Per convincerlo ad 'emigrarè, lui stesso racconta che il pontefice polacco dovette invitarlo a cena nel palazzo apostolico. Fu così che un vescovo milanese approdò sotto le Due Torri, il 2 giugno 1984 e iniziò una seconda vita che durò quasi 20 anni. Diceva di essere del «partito della Chiesa» e a Bologna trovò le amministrazioni di sinistra. Di posizioni non certo progressiste, ricorda di aver sempre mantenuto rapporti cordiali, pur non lesinando critiche salaci. Ma ne ebbe anche per Berlusconi nel '94: «I milanesi non ci sanno fare con la politica, brutto segno se smettono di fare gli imprenditori», e per Prodi, nel '98: «dopo l'Ulivo mi porta via anche l'asinello, di questo passo non mi resta più niente». Quindi definì «un miracolo» l'elezione a sindaco di Guazzaloca nel '99. Tra le personalità con cui si confrontò a Bologna, ci fu Giuseppe Dossetti, monaco e sacerdote. Un rapporto complesso: al padre costituente, al netto di visioni diverse su Chiesa e Vaticano II, il cardinale attribuiva un peccato originale, di essere «teologicamente autodidatta». Ne presiedette i funerali nel '96 e lo descrisse come «autentico uomo di Dio». Ma anche dopo la morte, non mancò di tornare sulle divergenze. Punto chiave del mandato, il congresso eucaristico del 1997il concerto con Bob Dylan sul palco del Caab, insieme a Giovanni Paolo II, raccolse 400 mila persone. Tra le ultime funzioni presiedute, i funerali di Marco Biagi. Poi, congedatosi a inizio 2003, fece in tempo a partecipare al conclave che elesse Ratzinger nel 2005. Per i restanti anni, vissuti a villa San Giacomo, alla Ponticella, ha scelto il silenzio.

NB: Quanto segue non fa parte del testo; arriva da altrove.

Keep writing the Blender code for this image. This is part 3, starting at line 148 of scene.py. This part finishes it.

Un mese fa, informato della sua malattia, gli inviò un augurio papa Francesco.

«Nel suo stile di vita, di esercizio del ministero sacerdotale ed episcopale, e nella sua riflessione dottrinale e culturale, il cardinal Biffi ha incarnato fino in fondo la grande tradizione del prete ambrosiano, capace di approfondire le ragioni della fede e della loro limpida comunicazione all'uomo contemporaneo». Con queste parole l'arcivescovo di Milano, Angelo Scola, ha fatto giungere all'arcivescovo di Bologna le condoglianze per la morte del cardinale Giacomo Biffi, già arcivescovo di Bologna e vescovo ausiliare della diocesi di Milano, città in cui è nato.

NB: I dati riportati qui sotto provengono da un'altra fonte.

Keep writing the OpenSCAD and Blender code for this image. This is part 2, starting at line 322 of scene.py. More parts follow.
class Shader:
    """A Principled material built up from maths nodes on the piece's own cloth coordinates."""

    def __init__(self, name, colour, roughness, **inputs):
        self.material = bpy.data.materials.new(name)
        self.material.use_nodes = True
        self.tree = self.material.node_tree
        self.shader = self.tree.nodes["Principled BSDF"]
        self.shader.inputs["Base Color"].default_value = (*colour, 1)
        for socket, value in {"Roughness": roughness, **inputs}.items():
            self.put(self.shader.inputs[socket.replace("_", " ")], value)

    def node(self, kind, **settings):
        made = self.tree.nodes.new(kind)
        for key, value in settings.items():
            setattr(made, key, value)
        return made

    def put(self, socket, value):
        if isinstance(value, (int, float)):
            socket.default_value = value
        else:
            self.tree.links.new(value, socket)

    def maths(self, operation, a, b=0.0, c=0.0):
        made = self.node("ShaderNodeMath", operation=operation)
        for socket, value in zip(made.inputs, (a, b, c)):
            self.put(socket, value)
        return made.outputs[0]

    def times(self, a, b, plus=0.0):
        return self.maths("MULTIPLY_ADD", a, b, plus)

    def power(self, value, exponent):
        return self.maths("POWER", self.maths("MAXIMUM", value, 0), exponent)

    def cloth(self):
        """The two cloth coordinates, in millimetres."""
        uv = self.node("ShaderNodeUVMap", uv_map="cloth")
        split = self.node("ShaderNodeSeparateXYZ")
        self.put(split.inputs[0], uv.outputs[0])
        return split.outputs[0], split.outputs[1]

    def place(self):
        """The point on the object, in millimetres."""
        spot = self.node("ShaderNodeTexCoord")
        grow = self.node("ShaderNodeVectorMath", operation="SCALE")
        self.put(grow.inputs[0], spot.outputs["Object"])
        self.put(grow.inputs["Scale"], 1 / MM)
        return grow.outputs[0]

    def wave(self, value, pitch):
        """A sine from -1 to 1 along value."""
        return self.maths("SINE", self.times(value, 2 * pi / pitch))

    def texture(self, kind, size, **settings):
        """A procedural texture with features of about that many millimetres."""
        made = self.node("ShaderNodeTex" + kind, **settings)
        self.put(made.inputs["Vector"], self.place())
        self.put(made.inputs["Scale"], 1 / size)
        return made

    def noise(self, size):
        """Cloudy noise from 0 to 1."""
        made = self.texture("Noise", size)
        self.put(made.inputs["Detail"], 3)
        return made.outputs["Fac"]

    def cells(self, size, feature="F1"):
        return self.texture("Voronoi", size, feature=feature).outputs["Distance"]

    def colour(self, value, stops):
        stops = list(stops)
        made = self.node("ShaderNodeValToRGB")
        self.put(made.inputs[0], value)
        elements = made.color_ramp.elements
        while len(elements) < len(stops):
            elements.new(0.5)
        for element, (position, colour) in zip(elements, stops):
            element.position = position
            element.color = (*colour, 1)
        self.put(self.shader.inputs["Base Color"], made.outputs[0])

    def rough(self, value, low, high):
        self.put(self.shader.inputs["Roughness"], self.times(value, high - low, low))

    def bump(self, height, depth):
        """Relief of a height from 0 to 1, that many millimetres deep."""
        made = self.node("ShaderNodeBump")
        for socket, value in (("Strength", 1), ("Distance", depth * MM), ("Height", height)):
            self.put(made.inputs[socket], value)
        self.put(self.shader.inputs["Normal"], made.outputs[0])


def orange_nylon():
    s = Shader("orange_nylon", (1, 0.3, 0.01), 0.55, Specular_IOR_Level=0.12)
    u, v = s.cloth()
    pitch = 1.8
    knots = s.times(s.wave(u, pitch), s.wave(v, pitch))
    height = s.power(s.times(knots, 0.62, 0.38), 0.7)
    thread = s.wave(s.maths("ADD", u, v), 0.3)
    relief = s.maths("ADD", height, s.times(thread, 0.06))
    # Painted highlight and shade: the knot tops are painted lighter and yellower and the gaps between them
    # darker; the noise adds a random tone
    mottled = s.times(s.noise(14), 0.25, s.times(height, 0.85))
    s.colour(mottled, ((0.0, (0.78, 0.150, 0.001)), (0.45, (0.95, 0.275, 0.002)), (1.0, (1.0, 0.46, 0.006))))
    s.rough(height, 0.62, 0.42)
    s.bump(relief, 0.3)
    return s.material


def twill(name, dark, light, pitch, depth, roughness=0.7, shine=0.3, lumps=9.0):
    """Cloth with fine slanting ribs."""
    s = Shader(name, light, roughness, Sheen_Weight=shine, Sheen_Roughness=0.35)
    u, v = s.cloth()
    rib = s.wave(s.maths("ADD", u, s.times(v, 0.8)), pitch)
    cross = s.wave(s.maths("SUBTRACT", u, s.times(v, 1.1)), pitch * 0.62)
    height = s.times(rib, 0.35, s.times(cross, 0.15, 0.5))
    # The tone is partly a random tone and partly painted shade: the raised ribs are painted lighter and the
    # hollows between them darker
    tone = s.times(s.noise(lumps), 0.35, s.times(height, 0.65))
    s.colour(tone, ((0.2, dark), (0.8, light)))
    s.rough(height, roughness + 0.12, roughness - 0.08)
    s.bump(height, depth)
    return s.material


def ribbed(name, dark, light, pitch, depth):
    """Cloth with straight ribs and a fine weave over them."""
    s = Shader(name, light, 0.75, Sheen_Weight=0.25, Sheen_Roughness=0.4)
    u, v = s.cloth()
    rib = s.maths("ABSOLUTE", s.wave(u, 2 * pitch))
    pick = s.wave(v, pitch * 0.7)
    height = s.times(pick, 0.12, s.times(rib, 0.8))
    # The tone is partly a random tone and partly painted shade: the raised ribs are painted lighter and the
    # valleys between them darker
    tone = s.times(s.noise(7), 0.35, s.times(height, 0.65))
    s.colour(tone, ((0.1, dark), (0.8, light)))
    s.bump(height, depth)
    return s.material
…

«È sempre stata sorprendente la sua capacità di cogliere, con espressioni efficaci, sintetiche ed assai argute, i momenti di cambiamento, senza mai cedere alla tentazione di ricercare facile consenso e plauso - continua Scola -. Dovremo continuare ad attingere alla sua testimonianza e ai suoi scritti, per affrontare questo difficile tempo di passaggio, di cui abbiamo bisogno di prendere più decisa consapevolezza».